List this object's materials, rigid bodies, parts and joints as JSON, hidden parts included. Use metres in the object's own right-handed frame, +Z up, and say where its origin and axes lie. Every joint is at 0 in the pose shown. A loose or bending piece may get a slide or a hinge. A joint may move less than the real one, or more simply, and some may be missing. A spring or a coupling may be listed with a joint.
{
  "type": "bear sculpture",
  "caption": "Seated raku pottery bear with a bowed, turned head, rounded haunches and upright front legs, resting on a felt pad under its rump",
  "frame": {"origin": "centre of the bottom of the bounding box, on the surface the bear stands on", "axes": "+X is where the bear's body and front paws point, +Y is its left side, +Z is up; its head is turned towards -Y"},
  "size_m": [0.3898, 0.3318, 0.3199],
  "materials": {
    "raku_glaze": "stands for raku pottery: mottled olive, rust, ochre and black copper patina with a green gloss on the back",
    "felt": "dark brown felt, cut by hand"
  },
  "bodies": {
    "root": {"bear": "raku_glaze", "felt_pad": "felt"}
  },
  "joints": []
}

----------------

Your task: Copy the data above in full, character for character.

Expected answer:
List this object's materials, rigid bodies, parts and joints as JSON, hidden parts included. Use metres in the object's own right-handed frame, +Z up, and say where its origin and axes lie. Every joint is at 0 in the pose shown. A loose or bending piece may get a slide or a hinge. A joint may move less than the real one, or more simply, and some may be missing. A spring or a coupling may be listed with a joint.
{
  "type": "bear sculpture",
  "caption": "Seated raku pottery bear with a bowed, turned head, rounded haunches and upright front legs, resting on a felt pad under its rump",
  "frame": {"origin": "centre of the bottom of the bounding box, on the surface the bear stands on", "axes": "+X is where the bear's body and front paws point, +Y is its left side, +Z is up; its head is turned towards -Y"},
  "size_m": [0.3898, 0.3318, 0.3199],
  "materials": {
    "raku_glaze": "stands for raku pottery: mottled olive, rust, ochre and black copper patina with a green gloss on the back",
    "felt": "dark brown felt, cut by hand"
  },
  "bodies": {
    "root": {"bear": "raku_glaze", "felt_pad": "felt"}
  },
  "joints": []
}